The unmasking of the profound historical deceit about the Holodomor in the late 1980s in Soviet Ukraine seemed to generate a sort of delayed (vicarious) shock. Though the dramatic comeback of Holodomor memory became possible, as in Oles Yanchuk's film Famine-33 (1991) - aired first on the state TV channel the night before Ukrainians voted to leave the Soviet Union - it was partially blocked and addressed rather in a pattern of deterritorializa- tion in collective (or, rather, collected) memories: since the 1930s, the public sphere as agora ceased to exist for Soviet citizens possessed by a regime that ensured the complete absence of open discussion. Again, along with the Chornobyl 4th reactor's sarcophagus and its 30 kilometer exclusion zone, the Holodomor became a black hole of the recent past, a frightening socioscape of man's inhumanity, a place of pandemonium and convulsion.
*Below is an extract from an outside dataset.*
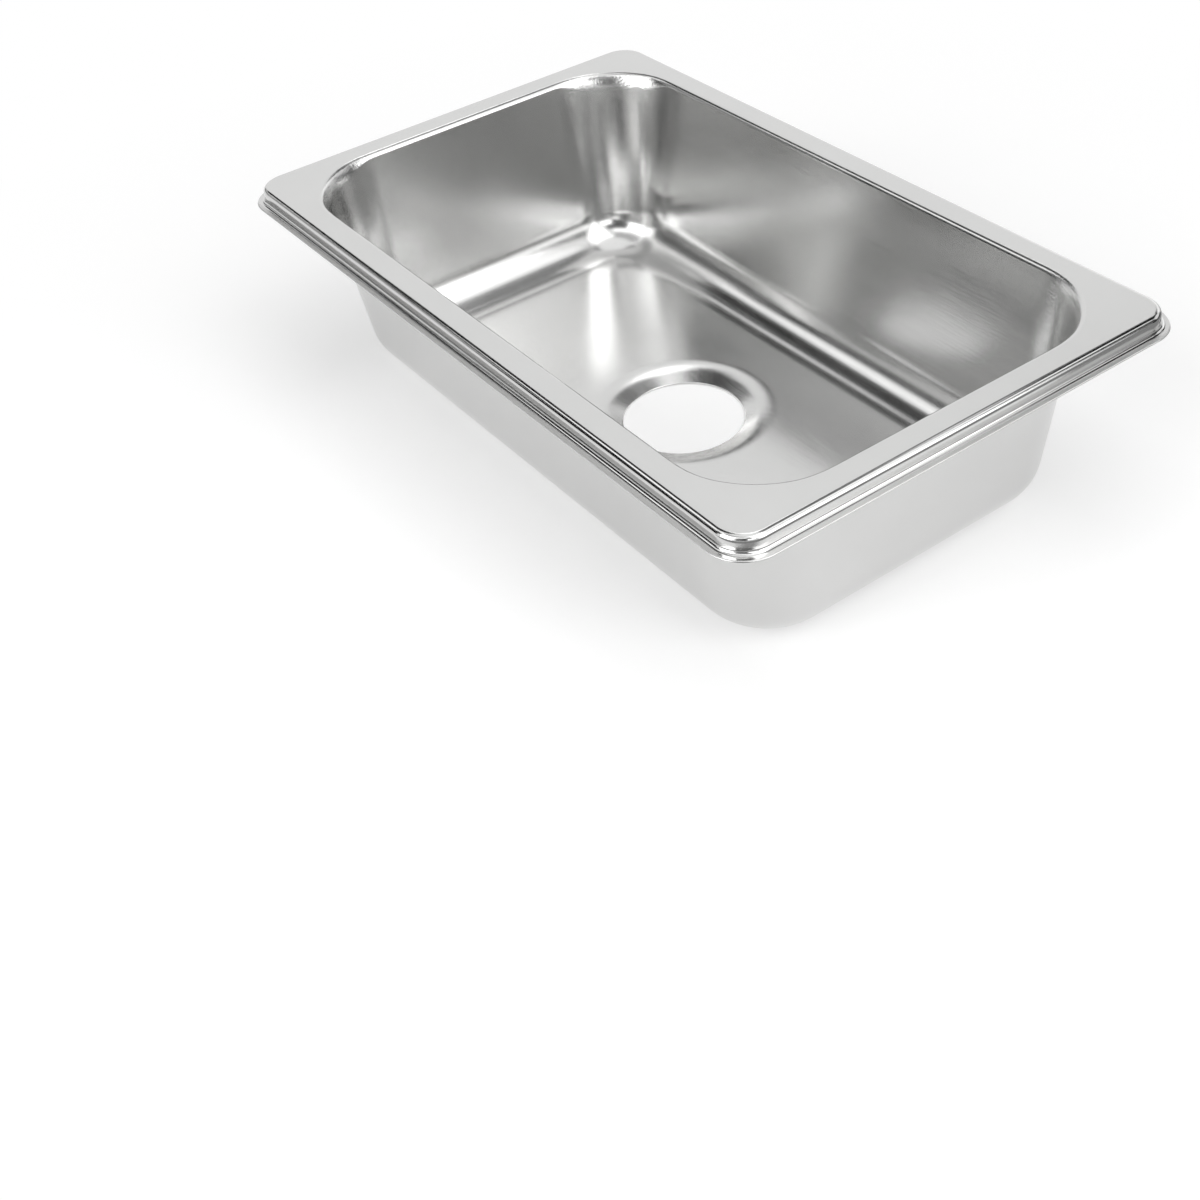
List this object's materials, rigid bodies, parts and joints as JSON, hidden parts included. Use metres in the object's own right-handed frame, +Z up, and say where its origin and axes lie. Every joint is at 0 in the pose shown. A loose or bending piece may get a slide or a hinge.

It is worth considering further why recognition of the Holodomor should be so troubling to Soviet identity, and why none of the revelations about Soviet mass martyrdom had such a great potential to debunk the Soviet ideology and its moral vacuum. Holodomor stories slowly found their way to Soviet Ukrainians (both Russian- and Ukrainian-speaking) reconnected with family histories and lineages, and were transformed into post-Soviet, and then anti-Soviet memories.